DeMarco has argued that there are less costly ways to assist distressed homeowners and that the FHFA must protect the taxpayer money pumped into Fannie and Freddie.

But amid growing calls for him to resign or be fired, DeMarco has been conducting a new analysis based on increased Treasury Department incentives for principal reductions.

He said Tuesday that “the fact that FHFA continues to consider principal forgiveness alternatives … belies any ideological tilt on our part.”

Last month, DeMarco said that preliminary findings showed Fannie and Freddie could save $1.7 billion by reducing principal for some homeowners. But he cautioned that such a program would not solve the housing market’s problems and indicated the agency would make a decision by the end of April.

An FHFA spokeswoman said Tuesday that the agency was still working on its analysis and was in discussions with Treasury Department officials.

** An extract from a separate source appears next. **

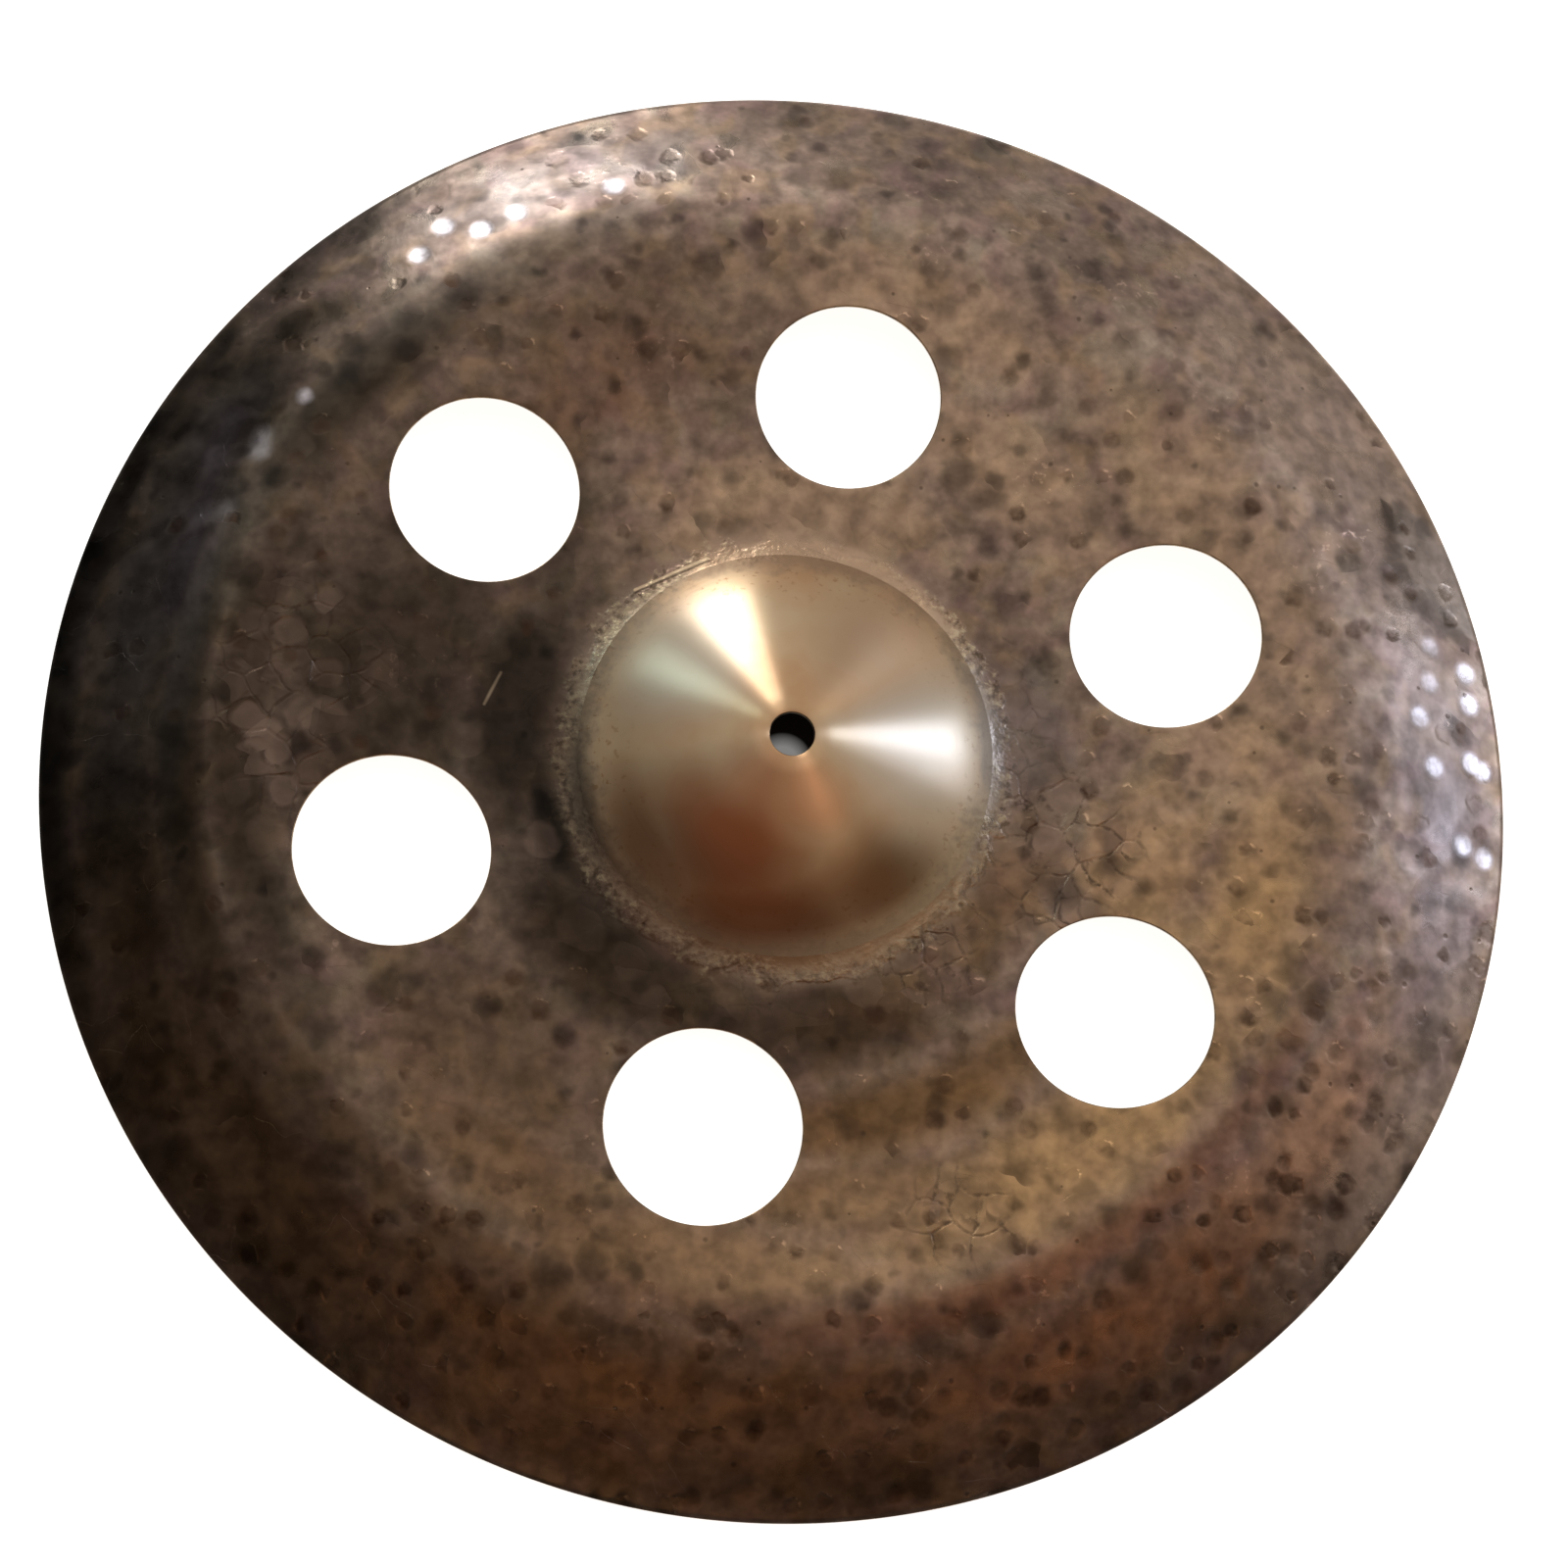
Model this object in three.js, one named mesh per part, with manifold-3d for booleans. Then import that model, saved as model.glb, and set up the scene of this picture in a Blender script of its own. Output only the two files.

Kim of Rebuild the Dream said that all indications are DeMarco still opposes principal reductions.

“I hope that the delay suggests he’s in the midst of changing his mind,” Kim said.

Cummings and Tierney have been part of an aggressive campaign to get DeMarco to change his position.

The new documents said that Fannie officials worked with Citibank starting in 2009 on a shared-equity principal reduction pilot program, in which the homeowner and investor apparently would share in any appreciation of equity when the home was sold.

A November 2009 presentation to Fannie Mae’s risk subcommittee said that there was a strong case for such a program and that “underwater borrowers will perform better on a modification that re-establishes equity,” the letter said.

Cummings and Tierney said a former Fannie Mae employee told them that the project was stopped in July 2010 by officials who were “philosophically opposed to writing down principal balances.”

The lawmakers criticized DeMarco for not mentioning the documents when he testified before the House Oversight and Government Reform Committee in November.